Een kleine vijfentachtig jaar later bleken de twisten verdwenen. Tijdens de Boerenopstand van Horea, Cloșca en Crișan, weigerden inwoners van Kleinlasseln nog langer vier dagen voor de Grof onbetaald te werken. Hooguit twee dagen. De opstandelingen werden opgepakt en opgesloten in het gemeentehuis van Laslăul Mare. De gevangen werden ontzet door een met rieken bewapende woedende menigte uit Laslău Mare.
Bij het neerslaan van de opstand was de Grof de namen van de opstandelingen niet vergeten — ze werden gedwongen dienst te nemen in het leger.
In 1993 woonden er nog drie Saksische families. Momenteel nog een. Kleinlasseln wordt nu bevolkt door Rroma, een paar Hongaren en wat arme sloeberroemenen.

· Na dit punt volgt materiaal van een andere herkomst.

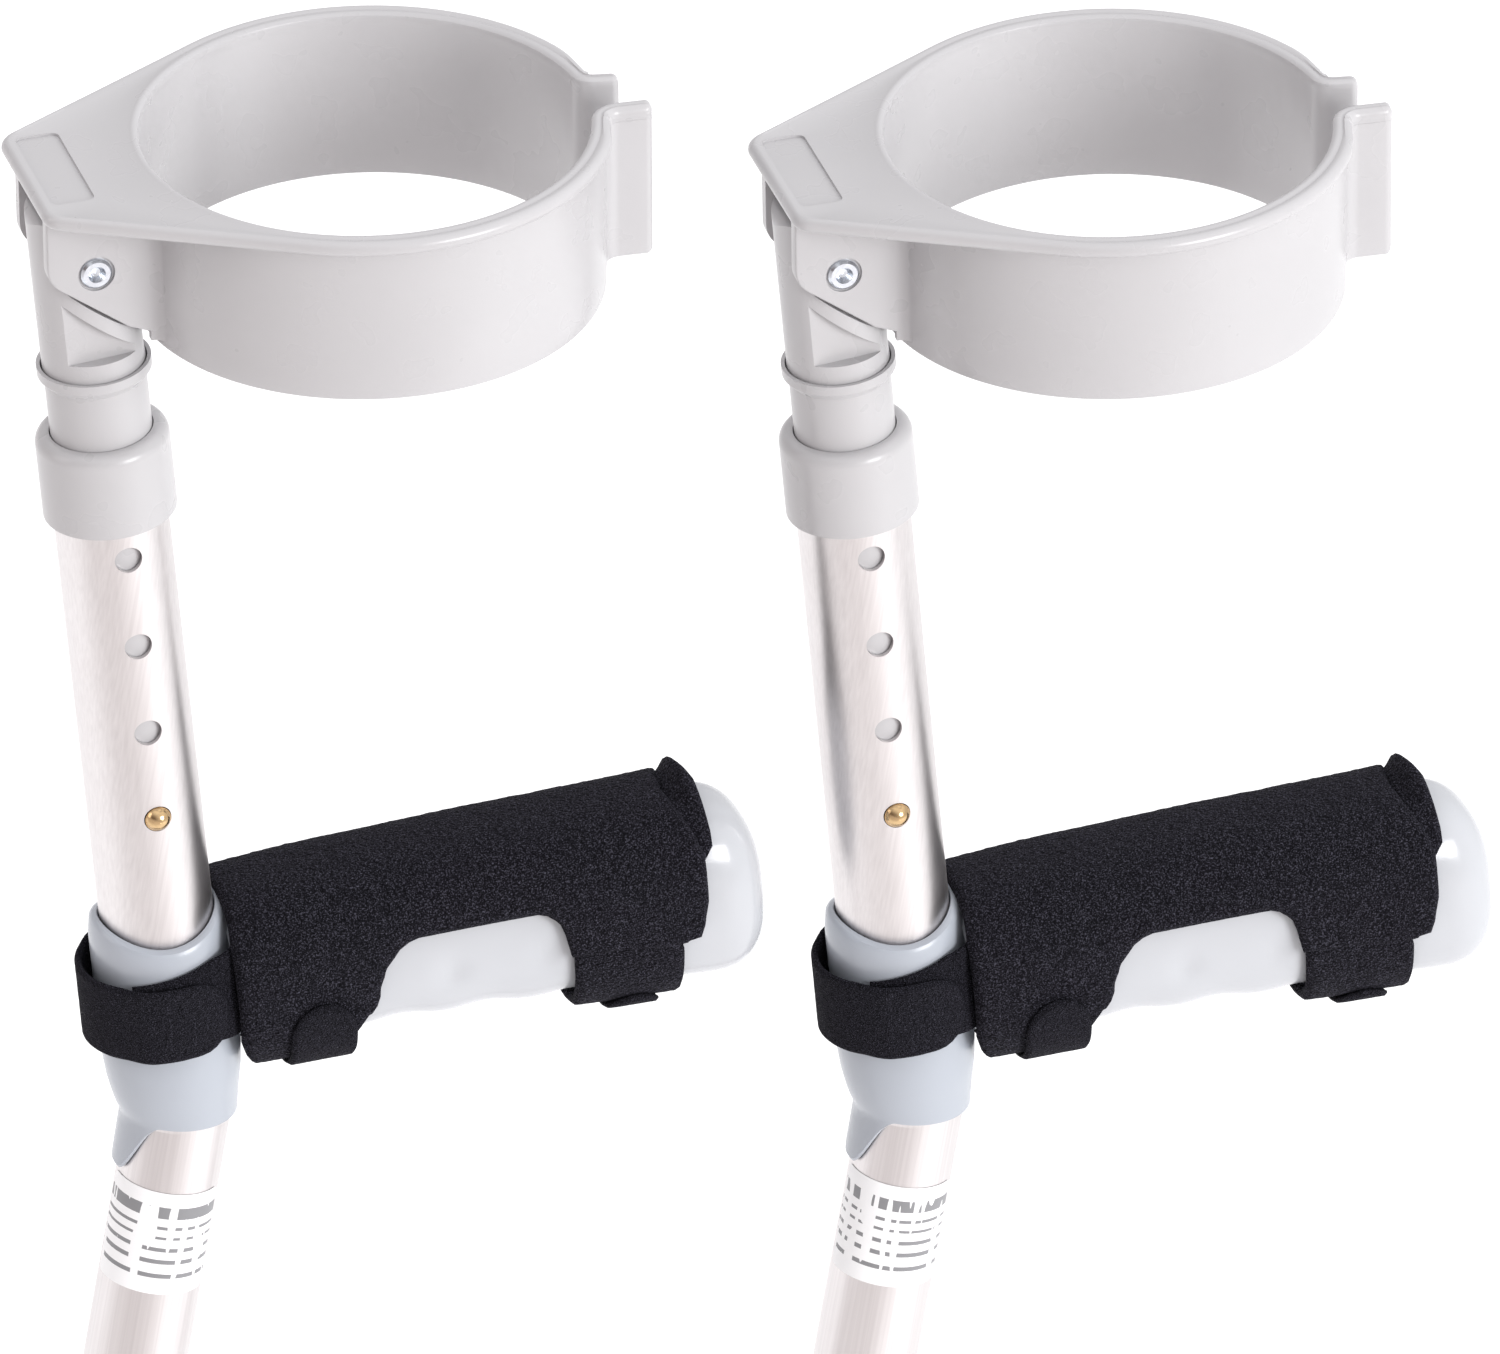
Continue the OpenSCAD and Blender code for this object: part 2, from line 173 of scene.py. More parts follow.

Maar een paar families zijn Roemeens–orthodox. Moet daar nu een kerk voor worden gebouwd? En ook nog eens door mensen die een uitkering genieten en in ruil daarvoor arbeid voor de gemeenschap moeten verrichten? Het is me duidelijk — Bucur, de loco–burgemeester, en de priester uit Laslăul Mare — waar ik eerder over schreef — blijken wel heel goede vrienden van elkaar.